I like to use the bubble map to organize their thoughts and ideas as we have our class discussion. The bubble map is such a great visual representation of what we are talking about. I leave the bubble map up during the writing process so they can refer to it for information.
I call on students for things they think a Fire Fighter does at his/her job. I let every have an opportunity to orally participate in this discussion. When all the students have had a turn we stop and review all the bubbles on our bubble map.
I like to use Thinking Maps when conducting a discussion with my students. I give everyone the opportunity to orally speak their thoughts and ideas. By writing down their answer, validates what they have to say. If someone gives an "inappropriate" answer, I will turn it around and prompt them so they can say something I can write on the bubble map. I love teaching them to take turns and listen to each other.
For my neighborhood helper readings I have chosen all nonfiction books. I am so glad the library has a variety of community helper books. I love to use nonfiction books when I am teaching my students about real things. I like the books to have kid friendly text and real pictures. After I teach my students about the career then I will read a book about a fictional character performing a real career.
"You have named many things that the Fire Fighter does for their career. Now I will read a nonfiction story to you. After I read it, we will come back to the bubble map and see if we can add more bubbles to the Fire Fighter map."
"The title of the book is A Day in the life of a Fire Fighter. I would like you to sit up straight with your ears warmed up for listening. Listen for things that we don't have on the bubble map as I read the story."
I read the book and point our picture details. We discuss things in the pictures that we have seen a Fire Fighter do. It is amazing how many of my students have been witness to a fire. Everyone had something to say.
"Did anyone hear or see anything in the book that I should add to the bubble map? Let's review the bubble map one more time before we write."
The Fire Fighters were able to come out to our school this year. We love it when they come. They have a set lesson to teach the children to not be afraid of the fire fighters if they come to their house. One fireman suited up with everything. He crawled around the seated children and they could touch him and hear his breather with his oxygen mask on. They taught them about home fire safety. Then we got to sit in the truck. YAY!
We read the book to find out more about the Fire fighter. So we did read with purpose. Everyone was able to give a good answer as to what a Fire Fighter does on his/her job.
I model the writing activity using the document camera. By putting my writing on the smart board, all my students can see the writing from their seats. I have several students that wear classes when they remember to. So large bold print is important in my classroom. I want you to think of two sentences that you can write that tells about the Librarian. The students job will be to choose something from the bubble map to write on the line.

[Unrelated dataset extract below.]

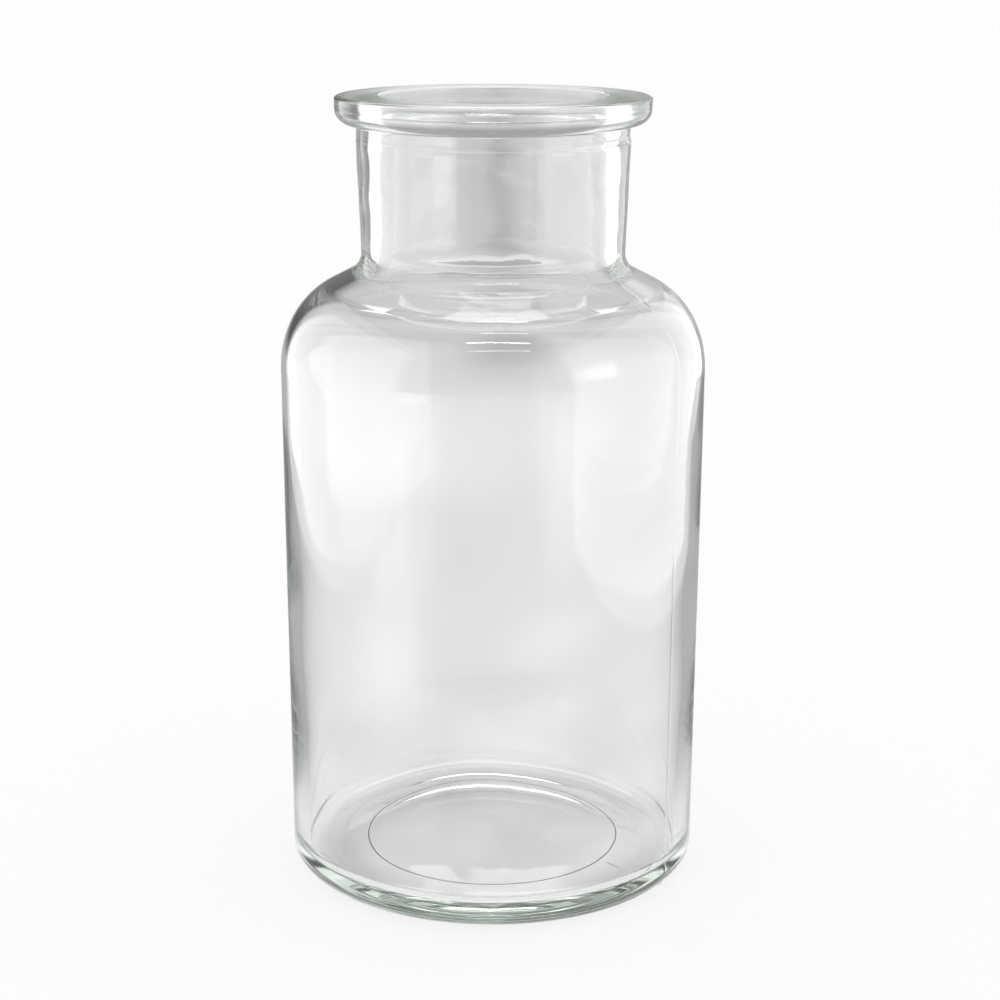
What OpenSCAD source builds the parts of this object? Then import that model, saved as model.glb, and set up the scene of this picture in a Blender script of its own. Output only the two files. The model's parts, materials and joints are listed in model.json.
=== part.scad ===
// Gas jar: a wide-mouthed bottle of clear glass, made in one piece. It stands on its base, and its
// flanged rim is ground flat so that a glass cover plate seals it. Millimetres, +Z up, with the
// origin at the centre of the base.

/* [Overall] */
// Height from the table to the ground rim
height = 135; // [110:1:170]
// Outer diameter of the body, where its side would meet the slope of the shoulder
body_d = 72.6; // [62:0.2:100]
// How much wider the body is at the shoulder than at the heel
body_taper = 1.5; // [0:0.1:4]

/* [Walls] */
// Thickness of the side just below the shoulder
wall = 1.6; // [1:0.1:3.5]
// Thickness of the side just above the heel
heel_wall = 2.7; // [1.5:0.1:5]
// Thickness of the shoulder
shoulder_wall = 2.3; // [1.2:0.1:4]
// Thickness of the glass at the middle of the base
base_wall = 4; // [2:0.1:7]

/* [Heel and base] */
// How far in from the side the outer rounding of the heel reaches
heel_reach = 5; // [2:0.1:8]
// How far up the side the outer rounding of the heel reaches
heel_rise = 4.2; // [2:0.1:8]
// Width of the flat band that the jar stands on
stand_w = 3.4; // [1.5:0.1:5]
// Distance from the flat band in to the ring that the mould's bottom plate leaves under the base
plate_margin = 4.85; // [2:0.05:10]
// Height of that ring above the table
plate_rise = 1.1; // [0.4:0.1:2]
// Height of the small step at that ring
plate_step = 0.15; // [0.05:0.05:0.3]
// Height of the hollow under the middle of the base
push_up = 2.6; // [1.4:0.1:4]
// Height of the floor inside, at its edge
floor_edge = 3.8; // [3:0.1:6]
// Reach of the inner rounding between the side and the floor
floor_round = 3; // [1.5:0.1:5]

/* [Shoulder] */
// Slope of the shoulder
shoulder_slope = 27.2; // [15:0.1:40]
// How far down the side the outer rounding of the shoulder reaches
shoulder_drop = 10.3; // [5:0.1:16]
// How far along the slope the outer rounding of the shoulder reaches
shoulder_reach = 9.2; // [4:0.1:11]
// Reach of the outer rounding between the shoulder and the neck
neck_round = 2.3; // [1:0.1:4]

/* [Neck and mouth] */
// Height of the neck, from the shoulder to the ground rim
neck_h = 28.3; // [20:0.1:40]
// Diameter of the mouth
mouth_d = 38; // [28:0.1:50]
// Thickness of the neck at its foot
neck_wall = 3.25; // [2.5:0.05:5]
// How much wider the neck is at the parting line than at its foot
neck_flare = 1.6; // [0:0.1:2.5]
// Reach of the small rounding between the mouth and the ground rim
mouth_round = 0.5; // [0.2:0.1:1]
// Reach of the inner rounding between the mouth and the shoulder
throat_round = 3.8; // [2:0.1:5]

/* [Rim] */
// How far the flange stands out from the neck
flange_w = 3.5; // [2:0.1:8]
// Height of the flange
flange_h = 4.85; // [3.5:0.05:8]
// How far in the lower rounding of the flange reaches
flange_reach = 3; // [1:0.1:3]
// How far up the lower rounding of the flange reaches
flange_rise = 2.7; // [1:0.1:2.8]
// How far down the upper rounding of the flange reaches
rim_drop = 0.6; // [0.2:0.1:0.7]
// How far in the upper rounding of the flange reaches
rim_reach = 1.1; // [0.3:0.1:2]
// Distance from the flange down to the parting line of the neck ring
parting_drop = 2.5; // [1:0.1:6]
// Step in the neck at that parting line
parting_step = 0.08; // [0.02:0.02:0.2]
// Reach of the small rounding between the neck and the flange
flange_root = 0.4; // [0.2:0.1:0.5]

/* [Hidden] */

body_r = body_d / 2;
heel_r = body_r - body_taper / 2;
stand_r = heel_r - heel_reach - stand_w;
plate_r = stand_r - plate_margin;
mouth_r = mouth_d / 2;
neck_r = mouth_r + neck_wall;
parting_r = neck_r + neck_flare / 2;
flange_r = parting_r + flange_w;

flange_z = height - flange_h;
parting_z = flange_z - parting_drop;
neck_z = height - neck_h;
shoulder_z = neck_z - (body_r - neck_r) * tan(shoulder_slope);
floor_z = push_up + base_wall;

// The inside of the shoulder has the same slope, one wall thickness below the outside
function under_shoulder(r) =
    shoulder_z + (body_r - r) * tan(shoulder_slope) - shoulder_wall / cos(shoulder_slope);

degrees_per_step = 5;
round_fn = 96;

// The half section, as corners before rounding: [radius, height, reach before, reach after]. It runs
// from the middle of the underside out, up the outside, over the rim, and down the inside.
CORNERS = [
    [0, push_up, 0, 0],
    [plate_r / 2, push_up, plate_r / 2, plate_r / 2],
    [plate_r, plate_rise, 0, 0],
    [plate_r, plate_rise - plate_step, 0, 0],
    [stand_r, 0, stand_w / 3, stand_w / 3],
    [heel_r, 0, heel_reach, heel_rise],
    [body_r, shoulder_z, shoulder_drop, shoulder_reach],
    [neck_r, neck_z, neck_round, neck_round],
    [parting_r, parting_z, 0, 0],
    [parting_r - parting_step, parting_z, 0, 0],
    [parting_r - parting_step, flange_z, flange_root, flange_root],
    [flange_r, flange_z, flange_reach, flange_rise],
    [flange_r, height, rim_drop, rim_reach],
    [mouth_r, height, mouth_round, mouth_round],
    [mouth_r, under_shoulder(mouth_r), throat_round, throat_round],
    [body_r - wall, under_shoulder(body_r - wall), shoulder_reach - wall, shoulder_drop - wall],
    [heel_r - heel_wall, floor_edge, floor_round, floor_round],
    [plate_r / 2, floor_z, plate_r / 2, plate_r / 2],
    [0, floor_z, 0, 0],
];

function point(corner) = [corner[0], corner[1]];

// The share of the asked roundings that the side after corner i has room for
function room(corners, i) =
    let (
        asked = corners[i][3] + corners[i + 1][2],
        side = norm(point(corners[i + 1]) - point(corners[i]))
    )
    asked > side ? side / asked : 1;

// An arc from a to c that leaves a and meets c along the lines to the corner b: part of a circle where
// both reaches are the same, and of an ellipse where they differ
function arc(a, b, c) =
    let (
        turn = acos((b - a) * (c - b) / (norm(b - a) * norm(c - b))),
        weight = cos(turn / 2),
        steps = max(2, ceil(turn / degrees_per_step))
    )
    [for (k = [0:steps])
        let (t = k / steps, u = (1 - t) * (1 - t), v = 2 * weight * t * (1 - t), w = t * t)
        (u * a + v * b + w * c) / (u + v + w)];

function rounded(corners, i) =
    let (
        b = point(corners[i]),
        before = point(corners[i - 1]) - b,
        after = point(corners[i + 1]) - b,
        a = b + before / norm(before) * corners[i][2] * room(corners, i - 1),
        c = b + after / norm(after) * corners[i][3] * room(corners, i)
    )
    arc(a, b, c);

function outline(corners) =
    let (last = len(corners) - 1)
    [for (i = [0:last])
        each i > 0 && i < last && corners[i][2] > 0 ? rounded(corners, i) : [point(corners[i])]];

module jar() {
    color("honeydew", 0.4)
        rotate_extrude($fn = round_fn)
            polygon(outline(CORNERS));
}

jar();
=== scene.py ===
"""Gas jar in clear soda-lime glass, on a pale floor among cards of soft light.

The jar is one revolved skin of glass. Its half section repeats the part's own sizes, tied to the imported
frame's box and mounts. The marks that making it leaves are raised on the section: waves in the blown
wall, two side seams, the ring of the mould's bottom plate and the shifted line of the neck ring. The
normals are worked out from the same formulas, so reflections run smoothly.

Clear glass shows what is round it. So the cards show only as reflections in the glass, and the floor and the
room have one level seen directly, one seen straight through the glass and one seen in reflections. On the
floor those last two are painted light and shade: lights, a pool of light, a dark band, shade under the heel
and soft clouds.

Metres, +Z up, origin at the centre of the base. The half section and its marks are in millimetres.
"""

import json
import math

import bpy
import numpy as np
from mathutils import Euler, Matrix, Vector


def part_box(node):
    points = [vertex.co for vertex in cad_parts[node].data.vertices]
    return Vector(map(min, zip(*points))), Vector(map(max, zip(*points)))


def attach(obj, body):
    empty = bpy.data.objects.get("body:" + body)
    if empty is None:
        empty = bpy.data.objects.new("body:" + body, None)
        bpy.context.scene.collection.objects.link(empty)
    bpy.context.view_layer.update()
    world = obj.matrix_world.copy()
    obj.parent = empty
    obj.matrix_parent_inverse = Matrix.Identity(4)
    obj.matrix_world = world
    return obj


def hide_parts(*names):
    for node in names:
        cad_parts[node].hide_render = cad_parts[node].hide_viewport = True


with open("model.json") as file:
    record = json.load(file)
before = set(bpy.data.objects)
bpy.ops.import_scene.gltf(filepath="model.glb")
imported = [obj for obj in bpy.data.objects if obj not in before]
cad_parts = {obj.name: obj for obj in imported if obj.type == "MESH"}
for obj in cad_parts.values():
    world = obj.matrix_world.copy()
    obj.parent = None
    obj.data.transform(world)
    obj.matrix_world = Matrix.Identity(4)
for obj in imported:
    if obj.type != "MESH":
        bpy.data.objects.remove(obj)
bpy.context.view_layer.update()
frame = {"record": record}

MM = 0.001
TAU = 2 * math.pi


# ------------------------------------------------------------ sizes of the half section, in millimetres

mounts = {mount["name"]: mount for mount in frame["record"]["mounts"]}
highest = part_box("jar")[1]

HEIGHT = highest[2] / MM
MOUTH_R = mounts["mouth"]["dims"]["r_mm"]

BODY_R = 36.3
HEEL_R = 35.55
STAND_R = 27.15         # inner edge of the band that the jar stands on
PLATE_R = 22.3          # ring that the mould's bottom plate leaves under the base
NECK_R = MOUTH_R + 3.25
PARTING_R = NECK_R + 0.8
FLANGE_R = PARTING_R + 3.5

FLANGE_Z = HEIGHT - 4.85
PARTING_Z = FLANGE_Z - 2.5
PARTING_STEP = 0.08
NECK_Z = HEIGHT - 28.3
SLOPE = math.radians(27.2)
SHOULDER_Z = NECK_Z - (BODY_R - NECK_R) * math.tan(SLOPE)

WALL = 1.6
HEEL_WALL = 2.7
SHOULDER_WALL = 2.3
PUSH_UP = 2.6
PLATE_RISE = 1.0
FLOOR_EDGE = 3.8
FLOOR_Z = PUSH_UP + 4.0


def under_shoulder(r):
    """Height of the shoulder's inside, before rounding, at radius r."""
    return SHOULDER_Z + (BODY_R - r) * math.tan(SLOPE) - SHOULDER_WALL / math.cos(SLOPE)


# The corners of the half section, from the middle of the underside out, up, over the rim and down the
# inside: [radius, height, reach of the rounding before the corner, reach after it].
CORNERS = [
    [0, PUSH_UP, 0, 0],
    [PLATE_R / 2, PUSH_UP, PLATE_R / 2, PLATE_R / 2],
    [PLATE_R, PLATE_RISE, 0.3, 0.3],
    [STAND_R, 0, 1.1, 1.1],
    [HEEL_R, 0, 5.0, 4.2],
    [BODY_R, SHOULDER_Z, 10.3, 9.2],
    [NECK_R, NECK_Z, 2.3, 2.3],
    [PARTING_R, PARTING_Z, 0.04, 0.04],
    [PARTING_R - PARTING_STEP, PARTING_Z, 0.04, 0.04],
    [PARTING_R - PARTING_STEP, FLANGE_Z, 0.4, 0.4],
    [FLANGE_R, FLANGE_Z, 3.0, 2.7],
    [FLANGE_R, HEIGHT, 0.6, 1.1],
    [MOUTH_R, HEIGHT, 0.5, 0.5],
    [MOUTH_R, under_shoulder(MOUTH_R), 3.8, 3.8],
    [BODY_R - WALL, under_shoulder(BODY_R - WALL), 7.6, 8.7],
    [HEEL_R - HEEL_WALL, FLOOR_EDGE, 3.0, 3.0],
    [PLATE_R / 2, FLOOR_Z, PLATE_R / 2, PLATE_R / 2],
    [0, FLOOR_Z, 0, 0],
]

STRAIGHT_STEP = 1.2     # longest step along a straight side
ARC_DEGREES = 4.0       # largest turn between two points of an arc
ARC_STEPS = 3           # fewest steps of an arc
SAME_POINT = 1e-6       # points nearer than this are one point
COLUMNS = 168           # columns round the jar, before those added at the seams


# ------------------------------------------------------------ half section with its normals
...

"You can use this sentence frame for your first sentence, The fire fighter _______________. Let's think about what we else we can write. I will call on a few students to help me with this sentence. If you can write more than one sentence, please write them. I will give you two gummy bears if you write more than one sentence."
We came up with the sentences; The fire fighter is nice. The fire fighter saves people. The fire fighter drives a big truck. The fire fighter uses a big hose.
"Make up as many sentences that you can think of about the fire fighter. Remember your spaces and periods. I will come around and help you with your papers.'
I dismiss my seated students from the carpet on row at a time to go to their tables. My class helpers pass out the papers to every seat. I love to use class helpers. My students gain confidence and feel an ownership in the class by performing these small responsibilities. I collect the writing papers as my students finish writing . I have my students read library books until everyone has finished.
When everyone is finished, we clean up the books and sit on the carpet ready to listen. I love this part of the lesson. It is like a miniature assessment that doesn't seem like an assessment. I will learn if my instruction was intentional enough for all my students to gain comprehension of the CCSS I used in planning the lesson. I will learn if they liked the subject. A detailed sentence and drawing indicate that they were interested and learned some information. I will learn if I need to change my instruction to encourage the students participation in the discussions. I will learn if I need to differenciate my expectations or give more instruction to my lower students.
When everyone is sitting on their squares, criss cross apple sauce, I call a row up at a time for the reading to begin. My ELL students seem to be braver and more willing to read when their friends are around them. Each students get the opportunity to read their reading their sentences and show off their student writing. We applaud and cheer after each reading.